-- start --

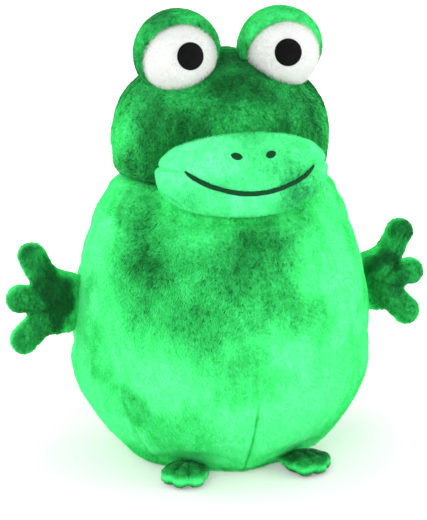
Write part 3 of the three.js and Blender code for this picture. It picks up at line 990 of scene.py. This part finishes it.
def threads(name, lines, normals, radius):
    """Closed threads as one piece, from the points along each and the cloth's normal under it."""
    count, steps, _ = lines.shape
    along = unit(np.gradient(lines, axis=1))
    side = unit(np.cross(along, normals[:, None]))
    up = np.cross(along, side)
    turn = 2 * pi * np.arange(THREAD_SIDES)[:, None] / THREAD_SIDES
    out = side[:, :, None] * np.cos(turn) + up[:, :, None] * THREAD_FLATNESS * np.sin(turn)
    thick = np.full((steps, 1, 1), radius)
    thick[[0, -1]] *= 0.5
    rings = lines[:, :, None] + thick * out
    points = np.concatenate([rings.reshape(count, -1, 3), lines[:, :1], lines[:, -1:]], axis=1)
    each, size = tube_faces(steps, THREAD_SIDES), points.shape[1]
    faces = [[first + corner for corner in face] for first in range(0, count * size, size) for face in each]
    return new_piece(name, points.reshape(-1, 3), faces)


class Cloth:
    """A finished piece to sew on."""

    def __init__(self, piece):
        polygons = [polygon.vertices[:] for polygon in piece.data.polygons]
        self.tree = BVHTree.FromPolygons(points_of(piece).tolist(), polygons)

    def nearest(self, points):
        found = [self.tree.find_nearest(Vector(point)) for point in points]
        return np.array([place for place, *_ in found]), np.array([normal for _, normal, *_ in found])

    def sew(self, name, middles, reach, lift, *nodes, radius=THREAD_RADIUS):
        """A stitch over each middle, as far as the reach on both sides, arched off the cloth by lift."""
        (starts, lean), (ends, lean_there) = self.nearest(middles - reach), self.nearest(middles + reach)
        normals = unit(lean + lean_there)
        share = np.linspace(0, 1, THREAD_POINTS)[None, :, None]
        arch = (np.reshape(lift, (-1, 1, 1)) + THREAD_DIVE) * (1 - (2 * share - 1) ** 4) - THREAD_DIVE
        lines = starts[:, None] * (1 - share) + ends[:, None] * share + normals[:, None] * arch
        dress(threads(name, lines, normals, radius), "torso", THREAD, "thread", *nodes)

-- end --

▶ [Task description]: Exactly reproduce every line of the data above.

▶ [Exercise answer]:
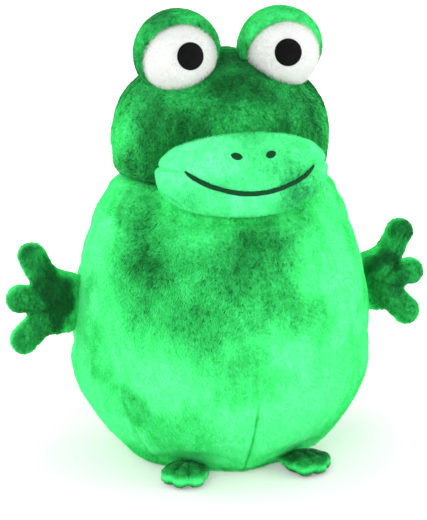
Write part 3 of the three.js and Blender code for this picture. It picks up at line 990 of scene.py. This part finishes it.
def threads(name, lines, normals, radius):
    """Closed threads as one piece, from the points along each and the cloth's normal under it."""
    count, steps, _ = lines.shape
    along = unit(np.gradient(lines, axis=1))
    side = unit(np.cross(along, normals[:, None]))
    up = np.cross(along, side)
    turn = 2 * pi * np.arange(THREAD_SIDES)[:, None] / THREAD_SIDES
    out = side[:, :, None] * np.cos(turn) + up[:, :, None] * THREAD_FLATNESS * np.sin(turn)
    thick = np.full((steps, 1, 1), radius)
    thick[[0, -1]] *= 0.5
    rings = lines[:, :, None] + thick * out
    points = np.concatenate([rings.reshape(count, -1, 3), lines[:, :1], lines[:, -1:]], axis=1)
    each, size = tube_faces(steps, THREAD_SIDES), points.shape[1]
    faces = [[first + corner for corner in face] for first in range(0, count * size, size) for face in each]
    return new_piece(name, points.reshape(-1, 3), faces)


class Cloth:
    """A finished piece to sew on."""

    def __init__(self, piece):
        polygons = [polygon.vertices[:] for polygon in piece.data.polygons]
        self.tree = BVHTree.FromPolygons(points_of(piece).tolist(), polygons)

    def nearest(self, points):
        found = [self.tree.find_nearest(Vector(point)) for point in points]
        return np.array([place for place, *_ in found]), np.array([normal for _, normal, *_ in found])

    def sew(self, name, middles, reach, lift, *nodes, radius=THREAD_RADIUS):
        """A stitch over each middle, as far as the reach on both sides, arched off the cloth by lift."""
        (starts, lean), (ends, lean_there) = self.nearest(middles - reach), self.nearest(middles + reach)
        normals = unit(lean + lean_there)
        share = np.linspace(0, 1, THREAD_POINTS)[None, :, None]
        arch = (np.reshape(lift, (-1, 1, 1)) + THREAD_DIVE) * (1 - (2 * share - 1) ** 4) - THREAD_DIVE
        lines = starts[:, None] * (1 - share) + ends[:, None] * share + normals[:, None] * arch
        dress(threads(name, lines, normals, radius), "torso", THREAD, "thread", *nodes)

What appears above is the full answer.